### TASK DETAILS
Repeat exactly the lines running from the line that contains "strands = [strand_run(place, string)" to the line that contains "from math import atan2, ceil, cos, hypot, pi, radians, sin, sqrt"; include both ends and add nothing.
.....
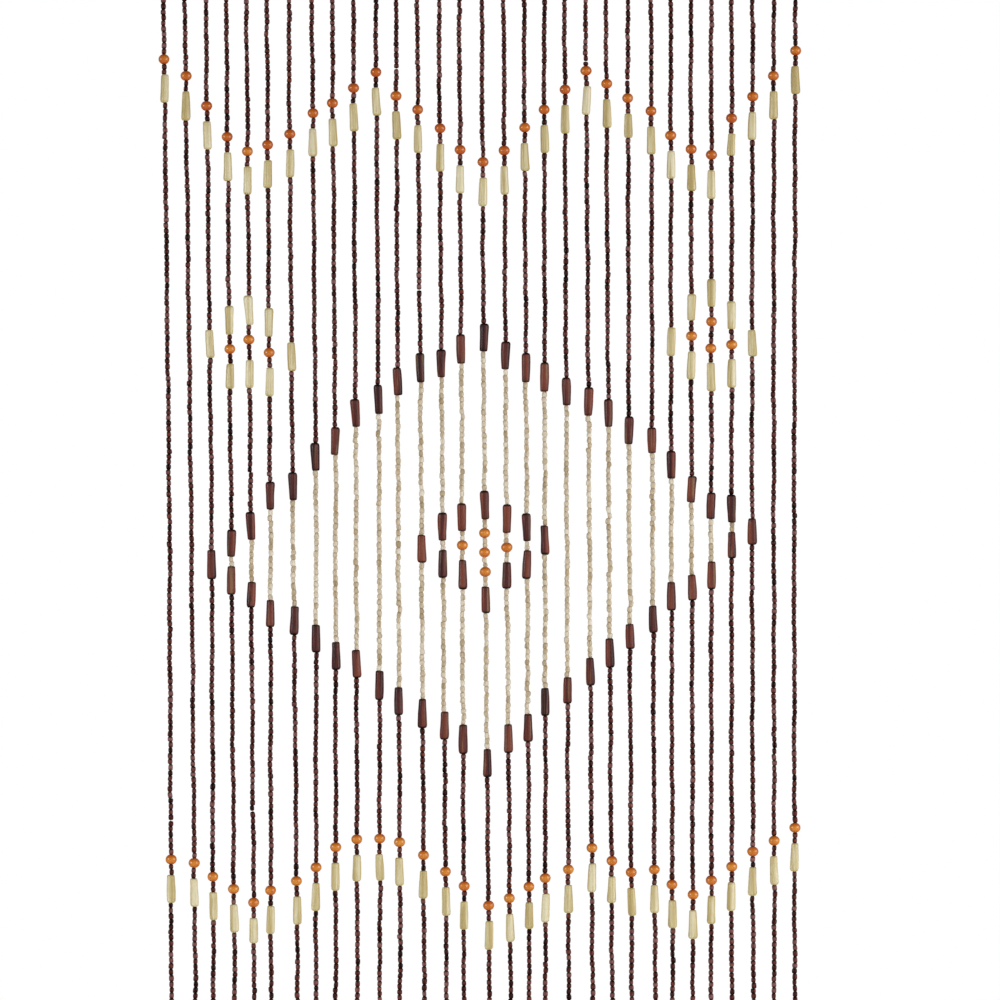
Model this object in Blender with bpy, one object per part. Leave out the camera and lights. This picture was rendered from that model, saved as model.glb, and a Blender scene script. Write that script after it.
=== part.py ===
"""Doorway bead curtain: thirty-one strings of wooden beads hung from a narrow heading tape.

Metres, +Z up. The origin is the middle of the heading's top edge, by which the curtain is held up. The strings hang
towards -Z, the curtain is wide along X and its face looks towards -Y. A depth is measured down from the top edge.

The small beads of a string touch each other, so their run is one four-sided strand. Each big bead is a six-sided
shape on it, at its real size and place, and the upper ends of all the cords are fused into the tape.
"""

from collections import namedtuple
from math import pi

import bmesh
import bpy
import numpy as np
from mathutils import Matrix, Vector

MM = 0.001

Tube = namedtuple("Tube", "narrow wide length")
Finish = namedtuple("Finish", "name colour roughness")
String = namedtuple("String", "sway beads")
BigBead = namedtuple("BigBead", "finish centre length upper_diameter lower_diameter")
Run = namedtuple("Run", "finish stations")

# Heading tape
HEADING_WIDTH = 0.900
HEADING_HEIGHT = 0.024
HEADING_THICKNESS = 0.003

# Strings
CURTAIN_DROP = 1.800
STRINGS_SPAN = 0.879
SMALL_BEAD_DIAMETER = 0.0068
SMALL_BEAD_LENGTH = 0.0079
CORD_DIAMETER = 0.0018
CORD_END_DEPTH = 0.010
FIRST_BEAD_DEPTH = 0.027
SHOULDER = 0.0004
KNOT_LENGTH = 0.003
KNOT_DIAMETER = 0.0026
SWAY_DEPTHS = (0.135, 0.830, 1.525)

# Big beads
IVORY_TUBE = Tube(0.0102, 0.0124, 0.039)
BROWN_TUBE = Tube(0.0107, 0.0129, 0.039)
BALL_DIAMETER = 0.0155
BALL_END_DIAMETER = 0.0098
BALL_HEIGHT = 0.0134
BALL_TO_TUBE = 0.0215

# Making
BEVEL_FOR_FOUR_SIDES = 0
BEVEL_FOR_SIX_SIDES = 1
TURN_CORNER_TO_SIDE = pi / 2
WELD_DISTANCE = 0.00001

DARK, IVORY, BROWN, AMBER, TAPE = range(5)
FINISHES = (
    Finish("dark_wood", (0.075, 0.020, 0.016, 1), 0.45),
    Finish("ivory_bamboo", (0.640, 0.530, 0.290, 1), 0.55),
    Finish("brown_bamboo", (0.150, 0.036, 0.024, 1), 0.40),
    Finish("amber_wood", (0.680, 0.200, 0.025, 1), 0.30),
    Finish("heading_cotton", (0.130, 0.070, 0.045, 1), 0.90),
)

# The stringing chart, a row for each string from left to right.
# sway: how far the string hangs to the right of its place in the tape at the three SWAY_DEPTHS, in millimetres.
# beads: the big beads from the top down. A mark is a letter and the depth of the bead's middle in millimetres, and
# after a colon the bead's own length where it differs from its kind's.
#   a  amber ball                  z  amber ball, two small beads, and an ivory tube whose wide end is below
#   i  ivory tube, wide end above  I  ivory tube, wide end below
#   b  brown tube, wide end above  B  brown tube, wide end below
CHART = (
    String((0, 8, 11), "z217 z1330"),
    String((0, 9, 15), "z240:41 z1335"),
    String((0, 8, 11), "z282 I613 B920:41 z1354"),
    String((-1, 6, 11), "z325:40 i580:40 a620 I658:35 b890:38 B942:40 z1371"),
    String((-2, 4, 9), "z345 i566:41 a607 I655 b866 B962:36 z1390:35"),
    String((-3, 2, 3), "z336 i583:40 a625 I666:40 b824 B988:38 z1373"),
    String((-2, 4, 11), "z321 I631:40 b811 B998:40 z1360"),
    String((1, 7, 7), "z292 b770 B1023 z1341"),
    String((0, 5, 5), "z278 b748 B1047 z1313"),
    String((0, 4, 6), "z257 b709 B1058 z1302:37"),
    String((2, 7, 8), "z235 b690:41 B1088:41 z1301:37"),
    String((1, 4, 7), "z268 b665 B1110 z1306"),
    String((1, 7, 11), "z287 b646:41 B898 B1127:41 z1324"),
    String((2, 7, 13), "z313 b640 b867 B919 B1144 z1347:40"),
    String((1, 5, 8), "z343 b620:41 b854 a893 B934:41 B1163:41 z1367"),
    String((3, 7, 14), "z360:40 b604 b837:40 a876 a903 a930 B969:37 B1196 z1394:40"),
    String((4, 8, 14), "z344:40 b629 b856:40 a896 B935:37 B1162:40 z1384"),
    String((3, 7, 11), "z312 b646:41 b868 B920:40 B1147 z1368:37"),
    String((2, 3, 4), "z287 b659:41 B886:41 B1111 z1356:40"),
    String((1, 4, 7), "z259:40 b679 B1095:37 z1344"),
    String((1, 6, 11), "z233:40 b693:40 B1069 z1314:40"),
    String((0, 4, 9), "z251:40 b709 B1043:41 z1332:37"),
    String((1, 3, 7), "z271:34 b733 B1020:35 z1348"),
    String((4, 6, 10), "z289 b747:36 B996:38 z1344"),
    String((2, 3, 5), "z323 I610:40 b781 B964:40 z1365"),
    String((1, 2, 4), "z342:37 i562:37 a602 I643 b815:37 B952:36 z1379:40"),
    String((0, 0, 0), "z350:40 i542 a582 a619 I659:40 b838:37 B935 z1359"),
    String((-1, -1, -1), "z299:31 i573 a614 I654:40 b842 B893:37 z1340:40"),
    String((-1, -2, 0), "z269 I612:37 B874:37 z1319:40"),
    String((-1, -1, 0), "z240 z1304:40"),
    String((0, -2, -1), "z205 z1286"),
)


def tube_bead(kind, centre, length):
    """A big tube bead. The kind is the chart's letter, and a small letter has its wide end above."""
    finish, tube = (IVORY, IVORY_TUBE) if kind in "iI" else (BROWN, BROWN_TUBE)
    ends = (tube.wide, tube.narrow) if kind.islower() else (tube.narrow, tube.wide)
    return BigBead(finish, centre, length or tube.length, *ends)


def ball_bead(centre):
    """An amber ball."""
    return BigBead(AMBER, centre, BALL_HEIGHT, BALL_END_DIAMETER, BALL_END_DIAMETER)


def big_beads(string):
    """The string's big beads from the top down, as its marks in the chart say."""
    beads = []
    for mark in string.beads.split():
        kind = mark[0]
        depth, _, own_length = mark[1:].partition(":")
        centre = int(depth) * MM
        length = int(own_length or 0) * MM
        if kind in "az":
            beads.append(ball_bead(centre))
        if kind == "z":
            length = length or IVORY_TUBE.length
            beads.append(tube_bead("I", centre + BALL_TO_TUBE + length / 2, length))
        if kind in "iIbB":
            beads.append(tube_bead(kind, centre, length))
    return beads


def end_depth(string):
    """Where the string's last small bead ends: a whole number of them follows the last big bead."""
    last = big_beads(string)[-1]
    start = last.centre + last.length / 2
    room = CURTAIN_DROP - KNOT_LENGTH - start
    return start + int(room / SMALL_BEAD_LENGTH) * SMALL_BEAD_LENGTH


def point_on(place, string, depth):
    """The point at this depth on the string, which hangs from the given place, counted from the left."""
    upper, middle, lower = (sway * MM for sway in string.sway)
    beyond = (CURTAIN_DROP - SWAY_DEPTHS[2]) / (SWAY_DEPTHS[2] - SWAY_DEPTHS[1])
    sway = np.interp(
        depth,
        (0, *SWAY_DEPTHS, CURTAIN_DROP),
        (0, upper, middle, lower, lower + (lower - middle) * beyond),
    )
    return Vector(((place / (len(CHART) - 1) - 0.5) * STRINGS_SPAN + sway, 0, -depth))


def finish_of(name, colour, roughness):
    """A Principled material of this colour and roughness."""
    material = bpy.data.materials.new(name)
    material.use_nodes = True
    shader = material.node_tree.nodes["Principled BSDF"]
    shader.inputs["Base Color"].default_value = colour
    shader.inputs["Roughness"].default_value = roughness
    material.diffuse_color = colour
    return material


def strand_run(place, string):
    """The string without its big beads: thin cord in the tape, then the run of small beads, and the knot."""
    end = end_depth(string)
    stations = (
        (CORD_END_DEPTH, CORD_DIAMETER),
        (FIRST_BEAD_DEPTH - SHOULDER, CORD_DIAMETER),
        (FIRST_BEAD_DEPTH, SMALL_BEAD_DIAMETER),
        *((depth, SMALL_BEAD_DIAMETER) for depth in SWAY_DEPTHS),
        (end - SHOULDER, SMALL_BEAD_DIAMETER),
        (end + KNOT_LENGTH, KNOT_DIAMETER),
    )
    return Run(DARK, [(point_on(place, string, depth), diameter) for depth, diameter in stations])


def big_bead_run(place, string, bead):
    """A big bead, which tapers from end to end, or swells in the middle if it is a ball."""
    half = bead.length / 2
    stations = [(bead.centre - half, bead.upper_diameter), (bead.centre + half, bead.lower_diameter)]
    if bead.finish == AMBER:
        stations.insert(1, (bead.centre, BALL_DIAMETER))
    return Run(bead.finish, [(point_on(place, string, depth), diameter) for depth, diameter in stations])


def runs_object(name, runs, bevel_resolution, materials, collection):
    """A mesh with a closed body for each run, made from bevelled splines whose caps are welded on."""
    curve = bpy.data.curves.new(name, "CURVE")
    curve.dimensions = "3D"
    curve.fill_mode = "FULL"
    curve.use_fill_caps = True
    curve.bevel_depth = MM
    curve.bevel_resolution = bevel_resolution
    for material in materials:
        curve.materials.append(material)
    for run in runs:
        spline = curve.splines.new("POLY")
        spline.material_index = run.finish
        spline.points.add(len(run.stations) - 1)
        for point, (place, diameter) in zip(spline.points, run.stations):
            point.co = (*place, 1)
            point.radius = diameter / 2 / MM
            point.tilt = TURN_CORNER_TO_SIDE
    guide = bpy.data.objects.new(f"{name}_guide", curve)
    collection.objects.link(guide)
    graph = bpy.context.evaluated_depsgraph_get()
    mesh = bpy.data.meshes.new_from_object(guide.evaluated_get(graph))
    bpy.data.objects.remove(guide)
    bm = bmesh.new()
    bm.from_mesh(mesh)
    bmesh.ops.remove_doubles(bm, verts=bm.verts, dist=WELD_DISTANCE)
    bm.to_mesh(mesh)
    bm.free()
    made = bpy.data.objects.new(name, mesh)
    collection.objects.link(made)
    return made


def heading_object(name, materials, collection):
    """The narrow tape, with its top edge at the origin's height."""
    bm = bmesh.new()
    size = Matrix.Diagonal((HEADING_WIDTH, HEADING_THICKNESS, HEADING_HEIGHT, 1))
    middle = Matrix.Translation((0, 0, -HEADING_HEIGHT / 2))
    bmesh.ops.create_cube(bm, size=1, matrix=middle @ size)
    for face in bm.faces:
        face.material_index = TAPE
    mesh = bpy.data.meshes.new(name)
    bm.to_mesh(mesh)
    bm.free()
    for material in materials:
        mesh.materials.append(material)
    made = bpy.data.objects.new(name, mesh)
    collection.objects.link(made)
    return made


def join_on(curtain, helper):
    """Fuses a helper's bodies into the curtain by a Boolean union."""
    helper.hide_render = True
    helper.display_type = "WIRE"
    union = curtain.modifiers.new(f"join_{helper.name}", "BOOLEAN")
    union.operation = "UNION"
    union.object = helper


def main():
    for leftover in list(bpy.data.objects):
        bpy.data.objects.remove(leftover)
    curtain_parts = bpy.data.collections.new("bead_curtain")
    helpers = bpy.data.collections.new("helpers")
    for collection in (curtain_parts, helpers):
        bpy.context.scene.collection.children.link(collection)
    materials = [finish_of(*finish) for finish in FINISHES]
    curtain = heading_object("bead_strings", materials, curtain_parts)
    strands = [strand_run(place, string) for place, string in enumerate(CHART)]
    big = [big_bead_run(place, string, bead) for place, string in enumerate(CHART) for bead in big_beads(string)]
    join_on(curtain, runs_object("strands", strands, BEVEL_FOR_FOUR_SIDES, materials, helpers))
    join_on(curtain, runs_object("big_beads", big, BEVEL_FOR_SIX_SIDES, materials, helpers))


main()
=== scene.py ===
"""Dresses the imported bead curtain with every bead, cord, knot and stitch of its thirty-one strings.

Metres, in the frame's own axes: the origin is the middle of the heading tape's top edge, the strings hang towards
-Z and the face looks towards -Y. A depth is measured down from the top edge.
"""

import logging
from collections.abc import Sequence
from dataclasses import dataclass, field
from enum import Enum
from itertools import pairwise
from math import atan2, ceil, cos, hypot, pi, radians, sin, sqrt

import bpy
import numpy as np
from mathutils import Matrix, Vector


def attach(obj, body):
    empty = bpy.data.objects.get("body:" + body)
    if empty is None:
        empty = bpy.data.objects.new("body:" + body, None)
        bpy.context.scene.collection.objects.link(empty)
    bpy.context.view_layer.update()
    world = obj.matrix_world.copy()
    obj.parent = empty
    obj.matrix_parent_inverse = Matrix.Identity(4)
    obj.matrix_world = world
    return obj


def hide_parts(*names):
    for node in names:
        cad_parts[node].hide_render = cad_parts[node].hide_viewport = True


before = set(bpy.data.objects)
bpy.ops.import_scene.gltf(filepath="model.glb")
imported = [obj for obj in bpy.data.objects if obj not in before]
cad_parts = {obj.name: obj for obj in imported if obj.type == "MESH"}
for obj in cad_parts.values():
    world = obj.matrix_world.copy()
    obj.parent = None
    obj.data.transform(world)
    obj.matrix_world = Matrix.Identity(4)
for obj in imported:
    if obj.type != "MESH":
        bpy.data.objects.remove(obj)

logging.basicConfig(level=logging.INFO, format="%(message)s")
LOG = logging.getLogger("bead_curtain")

Colour = tuple[float, float, float]

MM = 0.001
CAD_NODE = "bead_strings"
BODY = "root"
BAKE_MAP = "OFBake"
SEED = 31


class Big(Enum):
    """The kinds of big bead."""

    BALL = "ball"
    IVORY_TUBE = "ivory_tube"
    BROWN_TUBE = "brown_tube"


class Zone(Enum):
    """The parts of the pattern that a big bead may belong to."""

    UPPER_ZIGZAG = "upper_zigzag"
    LOWER_ZIGZAG = "lower_zigzag"
    SIDE_DIAMONDS = "side_diamonds"
    BIG_DIAMOND = "big_diamond"


@dataclass(frozen=True)
class BigBead:
    """A big bead on its string, in metres.

    Args:
        kind: Which kind of bead it is.
        centre: The depth of its middle.
        length: Its length along the string.
        upper: Its diameter at the upper end, or a ball's largest.
        lower: Its diameter at the lower end, or a ball's largest.
        zone: The part of the pattern that it belongs to.
    """

    kind: Big
    centre: float
    length: float
    upper: float
    lower: float
    zone: Zone


@dataclass(frozen=True)
class Run:
    """A run of small beads that touch, from one depth to another.

    Args:
        top: Where the first bead begins.
        bottom: Where the last bead ends.
        pale: Whether they are the pale beads of the big diamond.
    """

    top: float
    bottom: float
    pale: bool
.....
### SOLUTION BELOW
    strands = [strand_run(place, string) for place, string in enumerate(CHART)]
    big = [big_bead_run(place, string, bead) for place, string in enumerate(CHART) for bead in big_beads(string)]
    join_on(curtain, runs_object("strands", strands, BEVEL_FOR_FOUR_SIDES, materials, helpers))
    join_on(curtain, runs_object("big_beads", big, BEVEL_FOR_SIX_SIDES, materials, helpers))


main()
=== scene.py ===
"""Dresses the imported bead curtain with every bead, cord, knot and stitch of its thirty-one strings.

Metres, in the frame's own axes: the origin is the middle of the heading tape's top edge, the strings hang towards
-Z and the face looks towards -Y. A depth is measured down from the top edge.
"""

import logging
from collections.abc import Sequence
from dataclasses import dataclass, field
from enum import Enum
from itertools import pairwise
from math import atan2, ceil, cos, hypot, pi, radians, sin, sqrt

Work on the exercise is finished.